Following the completion of the check count (data entry) of all Legislative Assembly ballot papers for a district, and the conduct of the distribution of preferences in the data entry system, the NSWEC website will display the following for the district:
- final 1st preference check count (data entry) figures;
- distribution of preferences.
- final TCP check count (data entry) figures for all candidate combinations; and
- statistical information about the election including informality and state-wide Two Party Preferred results
Announcement of Results
Once the count or recount (if necessary) has been completed, and the successful candidate determined and all candidates have been informed of the result, the Returning Officer will announce the result of the election.
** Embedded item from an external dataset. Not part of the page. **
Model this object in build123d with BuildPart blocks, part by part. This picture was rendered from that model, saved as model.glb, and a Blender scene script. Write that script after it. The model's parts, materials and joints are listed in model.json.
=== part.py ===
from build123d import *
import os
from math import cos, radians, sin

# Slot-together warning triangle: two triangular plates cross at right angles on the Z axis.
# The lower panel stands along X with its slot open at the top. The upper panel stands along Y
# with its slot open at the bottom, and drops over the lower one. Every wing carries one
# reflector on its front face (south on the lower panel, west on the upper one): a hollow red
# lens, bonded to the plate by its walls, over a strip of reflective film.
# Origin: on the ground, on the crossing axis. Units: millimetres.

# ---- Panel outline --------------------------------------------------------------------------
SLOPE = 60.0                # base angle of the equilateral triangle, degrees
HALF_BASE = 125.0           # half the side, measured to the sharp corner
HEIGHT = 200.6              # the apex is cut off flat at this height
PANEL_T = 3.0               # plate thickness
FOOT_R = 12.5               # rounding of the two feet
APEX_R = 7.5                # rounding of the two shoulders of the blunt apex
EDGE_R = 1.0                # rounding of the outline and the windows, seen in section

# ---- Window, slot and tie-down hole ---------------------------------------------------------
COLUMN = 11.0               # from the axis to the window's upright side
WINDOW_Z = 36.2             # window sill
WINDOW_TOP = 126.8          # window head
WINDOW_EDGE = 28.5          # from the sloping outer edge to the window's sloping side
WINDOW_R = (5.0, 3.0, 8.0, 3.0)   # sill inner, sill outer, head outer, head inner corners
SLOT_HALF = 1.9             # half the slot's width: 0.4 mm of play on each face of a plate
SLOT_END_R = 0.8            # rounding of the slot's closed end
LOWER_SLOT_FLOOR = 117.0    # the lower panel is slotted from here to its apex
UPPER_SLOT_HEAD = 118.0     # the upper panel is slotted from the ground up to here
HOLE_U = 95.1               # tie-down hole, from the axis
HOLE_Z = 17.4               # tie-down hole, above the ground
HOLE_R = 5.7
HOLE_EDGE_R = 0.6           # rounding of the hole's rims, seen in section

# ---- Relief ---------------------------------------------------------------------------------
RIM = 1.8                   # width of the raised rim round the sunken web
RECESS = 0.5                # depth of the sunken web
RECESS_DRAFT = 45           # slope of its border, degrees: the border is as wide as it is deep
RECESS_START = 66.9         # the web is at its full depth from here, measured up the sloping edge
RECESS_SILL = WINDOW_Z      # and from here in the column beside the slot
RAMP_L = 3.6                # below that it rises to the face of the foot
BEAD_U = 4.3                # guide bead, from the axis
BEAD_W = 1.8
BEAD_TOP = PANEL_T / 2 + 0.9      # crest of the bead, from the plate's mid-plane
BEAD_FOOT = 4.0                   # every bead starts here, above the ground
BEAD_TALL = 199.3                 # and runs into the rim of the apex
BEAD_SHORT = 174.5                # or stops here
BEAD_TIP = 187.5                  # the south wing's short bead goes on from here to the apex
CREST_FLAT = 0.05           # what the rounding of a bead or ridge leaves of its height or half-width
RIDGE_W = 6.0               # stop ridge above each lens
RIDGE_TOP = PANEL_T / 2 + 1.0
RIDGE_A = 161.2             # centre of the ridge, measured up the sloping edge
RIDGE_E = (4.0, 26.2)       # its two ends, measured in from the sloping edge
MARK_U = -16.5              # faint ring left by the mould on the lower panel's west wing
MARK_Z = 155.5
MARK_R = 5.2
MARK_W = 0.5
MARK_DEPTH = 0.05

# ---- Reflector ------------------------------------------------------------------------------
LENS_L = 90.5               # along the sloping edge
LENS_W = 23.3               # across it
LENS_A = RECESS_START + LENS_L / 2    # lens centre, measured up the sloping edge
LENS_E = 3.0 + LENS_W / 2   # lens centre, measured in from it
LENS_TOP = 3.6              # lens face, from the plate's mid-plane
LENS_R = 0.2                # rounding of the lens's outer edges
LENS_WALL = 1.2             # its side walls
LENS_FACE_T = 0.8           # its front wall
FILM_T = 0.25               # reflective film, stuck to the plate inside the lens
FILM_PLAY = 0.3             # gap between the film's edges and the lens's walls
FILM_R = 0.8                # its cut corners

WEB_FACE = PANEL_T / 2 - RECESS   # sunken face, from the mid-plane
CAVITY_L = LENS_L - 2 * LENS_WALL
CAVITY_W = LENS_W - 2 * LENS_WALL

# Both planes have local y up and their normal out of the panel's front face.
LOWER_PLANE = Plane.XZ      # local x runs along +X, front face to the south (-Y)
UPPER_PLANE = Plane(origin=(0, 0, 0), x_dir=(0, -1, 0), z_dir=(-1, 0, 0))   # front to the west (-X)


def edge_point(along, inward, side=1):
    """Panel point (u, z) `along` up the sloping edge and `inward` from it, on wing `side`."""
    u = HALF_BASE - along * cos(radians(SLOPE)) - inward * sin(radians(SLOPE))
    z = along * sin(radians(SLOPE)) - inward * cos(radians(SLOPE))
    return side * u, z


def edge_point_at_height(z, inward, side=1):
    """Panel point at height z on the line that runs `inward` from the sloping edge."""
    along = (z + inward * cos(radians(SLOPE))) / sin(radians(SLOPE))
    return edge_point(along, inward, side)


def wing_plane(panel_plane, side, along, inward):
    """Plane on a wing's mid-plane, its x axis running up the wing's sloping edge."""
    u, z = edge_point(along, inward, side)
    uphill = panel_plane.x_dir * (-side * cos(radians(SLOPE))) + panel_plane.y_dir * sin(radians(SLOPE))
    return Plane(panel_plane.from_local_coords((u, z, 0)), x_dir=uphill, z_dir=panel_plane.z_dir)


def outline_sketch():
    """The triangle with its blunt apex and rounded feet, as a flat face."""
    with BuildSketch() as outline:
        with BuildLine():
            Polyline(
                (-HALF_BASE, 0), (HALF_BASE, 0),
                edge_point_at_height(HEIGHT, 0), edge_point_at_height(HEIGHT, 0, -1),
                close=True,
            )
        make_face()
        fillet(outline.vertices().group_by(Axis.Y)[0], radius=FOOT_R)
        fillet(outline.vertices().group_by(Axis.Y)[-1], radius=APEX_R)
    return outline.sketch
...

Candidates and/or their representatives are welcome to attend this announcement.
Return of the Writs
After the announcement of the result in each electoral district, the Electoral Commissioner endorses the name of the successful candidate on the Writ for each electoral district, dates and signs them before returning them to the NSW Governor.
Challenge to the Result of the Election
Candidates may challenge the result of the election after the declaration of the poll by submitting a petition addressed to the Court of Disputed Returns no later than 40 days after the return of the Writ.
Candidates are advised to seek their own legal advice should they wish to pursue this course of action.